Why should we be any different?
I pray that we have the same peace that Jesus had.
We can get that same peace from the Jesus that resurrected.
Jesus still appears to us today like a stranger and tells us.
“Peace be with you. The peace that was in me, I give you.”
I pray that we all can hear his invitation to his peace and confess to him.
“Jesus come to me. Be my Lord, and be the master of my life.”
If we confess like such and live accordingly, his peace will be deeply planted within us.
We are easily swayed by emotions.
Emotion is a great gift that God gave us, but we can’t let it dictate our life.
Especially when we are faced with negativities, our emotion sways so much.
Our emotion sways in greater magnitude in front of a very small problem or issue.
In that sense, we need to be careful of what we say when we are faced with problems or issues.
We often say, “I’m in big trouble or I have a huge problem.”
But if you take a step back in faith and look again, the trouble is not so big and the problem is not so huge.
Even when the trouble is indeed big and the problem is huge, we should downsize them in our faith and peace.
We should say “it’s nothing to my God!”
I know we all face issues in our life.
Some financial issues, family issues, rebellious children, sickness.
Who could be free of all of these issues?
Yes, more often than not, our situation may feel as the disciples who locked themselves in a little room in Jerusalem - in fear and anxiety.

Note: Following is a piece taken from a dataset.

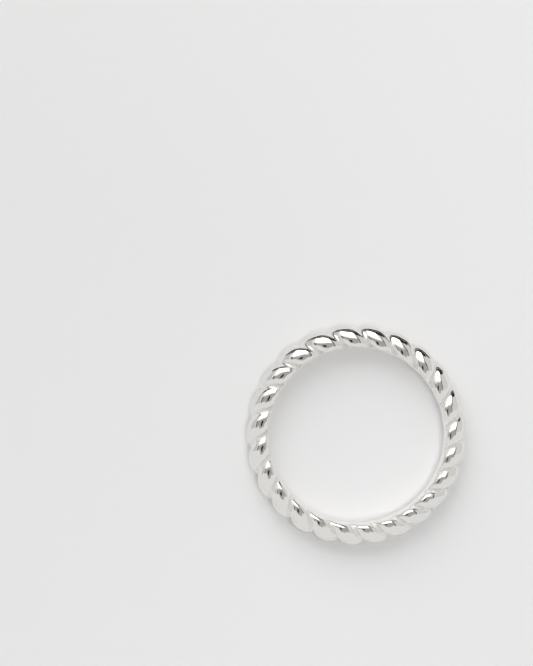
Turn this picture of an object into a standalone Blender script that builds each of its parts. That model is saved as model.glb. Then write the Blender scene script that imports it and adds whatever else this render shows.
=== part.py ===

And here comes Jesus… He appears in front of us and invites us to his peace, “Peace be with you!”
I give you that invitation today, “His peace be with you.”
Let us block our ears to the whisper of our emotion that keeps telling us our troubles are bigger than our peace, and look at Jesus that resurrected and is standing among us, showing his hands and his side.
And let us hear his invitation once again.
“Peace I leave with you; my peace I give to you. I do not give to you as the world gives. Do not let your hearts be troubled, and do not let them be afraid.”
Brothers and sisters, do not be afraid and seek this peace that Jesus gives us.
I pray in the name of Jesus that this peace be with you always and you all live the victorious life as Jesus did. Amen.